_Record set_.
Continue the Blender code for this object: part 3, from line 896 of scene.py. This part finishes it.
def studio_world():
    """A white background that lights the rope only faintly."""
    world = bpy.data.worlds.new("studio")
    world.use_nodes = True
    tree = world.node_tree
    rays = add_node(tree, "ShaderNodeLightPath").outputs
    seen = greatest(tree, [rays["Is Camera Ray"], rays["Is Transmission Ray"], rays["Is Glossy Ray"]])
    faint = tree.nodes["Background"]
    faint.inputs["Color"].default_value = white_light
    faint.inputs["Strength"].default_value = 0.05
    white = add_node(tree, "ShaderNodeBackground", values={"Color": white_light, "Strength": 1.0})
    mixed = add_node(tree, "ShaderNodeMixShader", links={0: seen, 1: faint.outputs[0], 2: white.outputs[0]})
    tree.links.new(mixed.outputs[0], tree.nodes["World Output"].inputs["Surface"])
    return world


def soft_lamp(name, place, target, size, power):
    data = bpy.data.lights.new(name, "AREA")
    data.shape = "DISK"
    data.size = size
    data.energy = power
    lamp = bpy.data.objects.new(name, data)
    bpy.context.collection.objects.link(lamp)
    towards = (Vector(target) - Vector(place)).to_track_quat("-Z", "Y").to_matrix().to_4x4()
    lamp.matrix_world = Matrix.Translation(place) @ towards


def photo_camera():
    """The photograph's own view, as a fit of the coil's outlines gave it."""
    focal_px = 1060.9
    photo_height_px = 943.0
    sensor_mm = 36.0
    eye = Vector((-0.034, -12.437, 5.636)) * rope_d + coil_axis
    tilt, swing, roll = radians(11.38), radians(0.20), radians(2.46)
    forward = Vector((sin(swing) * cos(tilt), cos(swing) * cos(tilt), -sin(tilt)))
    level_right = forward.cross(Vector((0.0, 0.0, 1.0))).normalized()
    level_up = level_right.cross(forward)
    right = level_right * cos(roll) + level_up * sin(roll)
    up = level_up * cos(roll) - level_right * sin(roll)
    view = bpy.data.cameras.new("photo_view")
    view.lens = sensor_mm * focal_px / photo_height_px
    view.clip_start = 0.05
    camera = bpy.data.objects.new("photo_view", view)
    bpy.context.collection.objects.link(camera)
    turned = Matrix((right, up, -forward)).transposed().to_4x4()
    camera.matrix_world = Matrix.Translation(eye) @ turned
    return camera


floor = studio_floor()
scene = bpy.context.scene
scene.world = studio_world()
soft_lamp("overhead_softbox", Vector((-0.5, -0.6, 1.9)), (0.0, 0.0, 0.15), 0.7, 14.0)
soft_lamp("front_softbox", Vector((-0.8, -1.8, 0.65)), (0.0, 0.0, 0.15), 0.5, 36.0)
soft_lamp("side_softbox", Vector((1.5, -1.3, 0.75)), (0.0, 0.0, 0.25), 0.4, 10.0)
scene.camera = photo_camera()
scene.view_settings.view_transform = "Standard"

---

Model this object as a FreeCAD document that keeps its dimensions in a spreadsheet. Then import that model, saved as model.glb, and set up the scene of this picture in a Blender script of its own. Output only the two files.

--

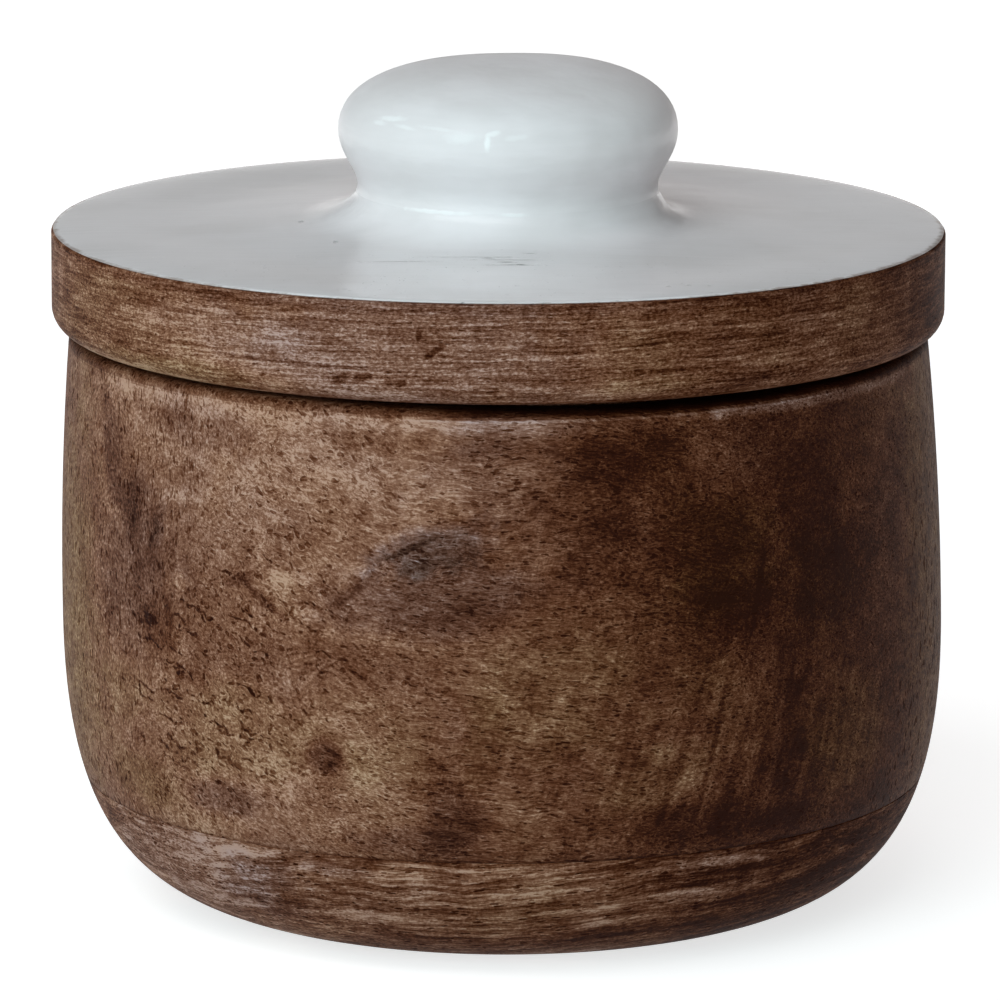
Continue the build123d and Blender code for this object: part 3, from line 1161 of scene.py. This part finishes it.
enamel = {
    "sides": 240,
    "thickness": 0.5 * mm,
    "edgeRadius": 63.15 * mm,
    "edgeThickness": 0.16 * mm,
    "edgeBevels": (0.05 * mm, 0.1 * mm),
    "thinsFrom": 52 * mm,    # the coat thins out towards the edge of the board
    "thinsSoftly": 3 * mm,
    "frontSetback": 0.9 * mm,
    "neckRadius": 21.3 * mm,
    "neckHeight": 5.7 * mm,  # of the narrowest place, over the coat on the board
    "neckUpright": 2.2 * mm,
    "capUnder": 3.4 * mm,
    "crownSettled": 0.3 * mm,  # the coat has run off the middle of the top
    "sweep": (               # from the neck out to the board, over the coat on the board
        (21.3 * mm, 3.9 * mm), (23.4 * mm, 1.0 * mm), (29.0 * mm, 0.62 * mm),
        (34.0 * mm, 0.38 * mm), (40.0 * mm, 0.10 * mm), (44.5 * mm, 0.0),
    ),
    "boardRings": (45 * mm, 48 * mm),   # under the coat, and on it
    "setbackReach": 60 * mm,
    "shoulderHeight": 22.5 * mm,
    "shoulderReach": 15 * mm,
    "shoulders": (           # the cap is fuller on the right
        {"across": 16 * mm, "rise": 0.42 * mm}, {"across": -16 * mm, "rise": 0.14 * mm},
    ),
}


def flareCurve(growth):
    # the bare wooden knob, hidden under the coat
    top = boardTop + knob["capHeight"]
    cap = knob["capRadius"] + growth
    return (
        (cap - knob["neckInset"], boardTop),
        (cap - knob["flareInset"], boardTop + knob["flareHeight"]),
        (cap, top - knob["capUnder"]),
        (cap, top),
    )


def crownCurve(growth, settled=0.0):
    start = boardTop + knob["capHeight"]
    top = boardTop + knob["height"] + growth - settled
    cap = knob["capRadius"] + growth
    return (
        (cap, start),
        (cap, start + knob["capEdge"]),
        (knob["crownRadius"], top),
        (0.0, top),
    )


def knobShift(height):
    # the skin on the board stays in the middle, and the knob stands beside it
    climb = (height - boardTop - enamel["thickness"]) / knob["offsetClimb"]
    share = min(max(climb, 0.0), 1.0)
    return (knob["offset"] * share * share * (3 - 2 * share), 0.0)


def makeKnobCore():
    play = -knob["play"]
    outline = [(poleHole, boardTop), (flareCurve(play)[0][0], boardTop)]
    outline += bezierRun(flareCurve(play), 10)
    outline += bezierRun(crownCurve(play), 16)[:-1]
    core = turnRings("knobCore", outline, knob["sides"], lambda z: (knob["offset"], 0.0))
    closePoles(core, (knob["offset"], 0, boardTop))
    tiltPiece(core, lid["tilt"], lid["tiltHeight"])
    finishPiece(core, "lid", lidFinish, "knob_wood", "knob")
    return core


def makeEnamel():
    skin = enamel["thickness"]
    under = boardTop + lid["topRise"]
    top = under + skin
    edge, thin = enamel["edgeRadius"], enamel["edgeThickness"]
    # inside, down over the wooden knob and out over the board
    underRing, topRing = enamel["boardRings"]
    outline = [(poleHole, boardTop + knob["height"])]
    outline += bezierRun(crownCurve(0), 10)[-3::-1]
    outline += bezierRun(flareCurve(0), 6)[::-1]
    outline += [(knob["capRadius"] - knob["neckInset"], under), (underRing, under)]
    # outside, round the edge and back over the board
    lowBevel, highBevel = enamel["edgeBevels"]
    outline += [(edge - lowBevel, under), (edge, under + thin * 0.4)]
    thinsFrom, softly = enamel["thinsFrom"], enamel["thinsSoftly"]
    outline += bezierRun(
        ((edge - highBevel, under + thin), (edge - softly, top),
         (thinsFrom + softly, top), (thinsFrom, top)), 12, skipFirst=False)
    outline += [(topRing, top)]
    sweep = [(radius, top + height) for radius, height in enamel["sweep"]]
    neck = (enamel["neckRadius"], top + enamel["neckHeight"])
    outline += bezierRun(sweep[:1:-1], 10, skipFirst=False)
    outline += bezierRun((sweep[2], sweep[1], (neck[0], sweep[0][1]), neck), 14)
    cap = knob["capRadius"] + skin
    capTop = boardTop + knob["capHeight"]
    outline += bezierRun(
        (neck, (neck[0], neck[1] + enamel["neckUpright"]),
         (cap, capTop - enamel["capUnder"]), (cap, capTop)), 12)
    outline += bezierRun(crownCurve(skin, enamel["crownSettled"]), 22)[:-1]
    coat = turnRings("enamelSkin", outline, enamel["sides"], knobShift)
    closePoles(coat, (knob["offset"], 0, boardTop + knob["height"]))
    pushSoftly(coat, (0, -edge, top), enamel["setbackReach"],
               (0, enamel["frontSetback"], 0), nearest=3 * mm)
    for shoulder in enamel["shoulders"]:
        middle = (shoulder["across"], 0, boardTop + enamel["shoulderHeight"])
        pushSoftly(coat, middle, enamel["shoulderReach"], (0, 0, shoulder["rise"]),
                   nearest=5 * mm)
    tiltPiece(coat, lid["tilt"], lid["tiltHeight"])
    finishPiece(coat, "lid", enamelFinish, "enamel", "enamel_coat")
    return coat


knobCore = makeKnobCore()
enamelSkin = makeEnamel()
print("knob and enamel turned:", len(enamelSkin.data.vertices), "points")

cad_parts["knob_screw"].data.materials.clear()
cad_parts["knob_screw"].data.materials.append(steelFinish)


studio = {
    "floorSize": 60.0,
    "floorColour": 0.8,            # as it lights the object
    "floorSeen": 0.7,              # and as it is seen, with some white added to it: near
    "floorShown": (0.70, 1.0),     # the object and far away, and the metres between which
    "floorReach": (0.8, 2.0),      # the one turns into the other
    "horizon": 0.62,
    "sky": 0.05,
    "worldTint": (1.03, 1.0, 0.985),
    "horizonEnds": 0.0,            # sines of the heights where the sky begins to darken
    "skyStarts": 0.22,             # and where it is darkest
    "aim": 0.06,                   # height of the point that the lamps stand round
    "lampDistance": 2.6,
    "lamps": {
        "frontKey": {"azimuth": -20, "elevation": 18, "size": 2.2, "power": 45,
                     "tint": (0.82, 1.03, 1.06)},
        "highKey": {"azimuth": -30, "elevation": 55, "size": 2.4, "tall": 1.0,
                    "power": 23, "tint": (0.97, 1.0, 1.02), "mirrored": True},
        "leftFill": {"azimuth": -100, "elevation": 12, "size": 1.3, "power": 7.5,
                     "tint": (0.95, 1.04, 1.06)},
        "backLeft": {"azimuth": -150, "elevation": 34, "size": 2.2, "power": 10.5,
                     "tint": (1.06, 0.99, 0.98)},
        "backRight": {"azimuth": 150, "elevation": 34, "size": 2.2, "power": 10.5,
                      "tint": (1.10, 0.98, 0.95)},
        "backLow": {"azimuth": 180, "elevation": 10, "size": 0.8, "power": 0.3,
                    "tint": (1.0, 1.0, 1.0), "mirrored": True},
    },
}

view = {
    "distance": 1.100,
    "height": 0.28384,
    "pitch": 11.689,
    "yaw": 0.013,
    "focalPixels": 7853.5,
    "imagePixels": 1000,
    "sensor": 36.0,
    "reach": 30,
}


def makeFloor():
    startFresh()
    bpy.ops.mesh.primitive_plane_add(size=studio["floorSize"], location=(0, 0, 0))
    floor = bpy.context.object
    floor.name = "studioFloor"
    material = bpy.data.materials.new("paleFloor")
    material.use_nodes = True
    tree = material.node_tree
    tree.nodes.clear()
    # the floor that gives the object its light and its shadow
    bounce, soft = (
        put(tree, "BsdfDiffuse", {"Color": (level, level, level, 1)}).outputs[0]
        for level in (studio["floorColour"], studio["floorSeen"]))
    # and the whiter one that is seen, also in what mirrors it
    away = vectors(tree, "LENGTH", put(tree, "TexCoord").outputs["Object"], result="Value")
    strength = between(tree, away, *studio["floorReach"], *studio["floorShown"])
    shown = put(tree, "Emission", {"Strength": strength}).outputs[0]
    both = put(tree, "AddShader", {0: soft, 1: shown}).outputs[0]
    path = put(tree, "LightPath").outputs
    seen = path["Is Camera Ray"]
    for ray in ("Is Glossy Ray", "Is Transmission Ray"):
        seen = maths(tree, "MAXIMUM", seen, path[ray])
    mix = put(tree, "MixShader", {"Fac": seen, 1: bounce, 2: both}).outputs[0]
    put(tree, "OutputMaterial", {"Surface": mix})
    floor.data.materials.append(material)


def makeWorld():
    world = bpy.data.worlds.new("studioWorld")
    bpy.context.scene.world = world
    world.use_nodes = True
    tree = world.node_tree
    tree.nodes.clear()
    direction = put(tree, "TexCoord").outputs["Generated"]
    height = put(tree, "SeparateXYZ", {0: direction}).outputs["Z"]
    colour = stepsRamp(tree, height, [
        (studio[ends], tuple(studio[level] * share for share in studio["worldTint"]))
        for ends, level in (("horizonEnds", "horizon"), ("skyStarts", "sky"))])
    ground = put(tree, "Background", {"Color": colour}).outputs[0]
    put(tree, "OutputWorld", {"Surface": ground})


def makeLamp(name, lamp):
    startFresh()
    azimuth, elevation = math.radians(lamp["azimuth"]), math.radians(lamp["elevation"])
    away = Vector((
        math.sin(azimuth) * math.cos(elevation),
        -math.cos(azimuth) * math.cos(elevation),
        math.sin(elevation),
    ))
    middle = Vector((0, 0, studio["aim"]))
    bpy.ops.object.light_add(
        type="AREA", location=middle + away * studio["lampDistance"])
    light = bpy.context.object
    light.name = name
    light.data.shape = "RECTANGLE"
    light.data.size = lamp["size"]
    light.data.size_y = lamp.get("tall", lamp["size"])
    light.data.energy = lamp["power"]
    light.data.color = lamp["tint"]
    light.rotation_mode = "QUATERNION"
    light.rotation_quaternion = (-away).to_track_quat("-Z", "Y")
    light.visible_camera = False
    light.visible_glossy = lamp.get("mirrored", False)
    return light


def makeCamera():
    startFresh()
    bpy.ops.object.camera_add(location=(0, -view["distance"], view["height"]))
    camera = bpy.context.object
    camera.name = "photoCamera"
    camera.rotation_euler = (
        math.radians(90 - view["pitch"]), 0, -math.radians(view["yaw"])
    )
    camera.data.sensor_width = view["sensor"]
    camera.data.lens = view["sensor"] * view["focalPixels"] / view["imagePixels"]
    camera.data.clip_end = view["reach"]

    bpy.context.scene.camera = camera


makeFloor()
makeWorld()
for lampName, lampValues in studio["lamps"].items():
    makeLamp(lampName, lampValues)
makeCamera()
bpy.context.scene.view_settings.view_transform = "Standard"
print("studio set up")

_Goal of the exercise_. Produce only the lines from the line containing "Continue the Blender" through the line containing "return world", inclusive of both, exactly as they stand in the entries above.

_The completed task_.
Continue the Blender code for this object: part 3, from line 896 of scene.py. This part finishes it.
def studio_world():
    """A white background that lights the rope only faintly."""
    world = bpy.data.worlds.new("studio")
    world.use_nodes = True
    tree = world.node_tree
    rays = add_node(tree, "ShaderNodeLightPath").outputs
    seen = greatest(tree, [rays["Is Camera Ray"], rays["Is Transmission Ray"], rays["Is Glossy Ray"]])
    faint = tree.nodes["Background"]
    faint.inputs["Color"].default_value = white_light
    faint.inputs["Strength"].default_value = 0.05
    white = add_node(tree, "ShaderNodeBackground", values={"Color": white_light, "Strength": 1.0})
    mixed = add_node(tree, "ShaderNodeMixShader", links={0: seen, 1: faint.outputs[0], 2: white.outputs[0]})
    tree.links.new(mixed.outputs[0], tree.nodes["World Output"].inputs["Surface"])
    return world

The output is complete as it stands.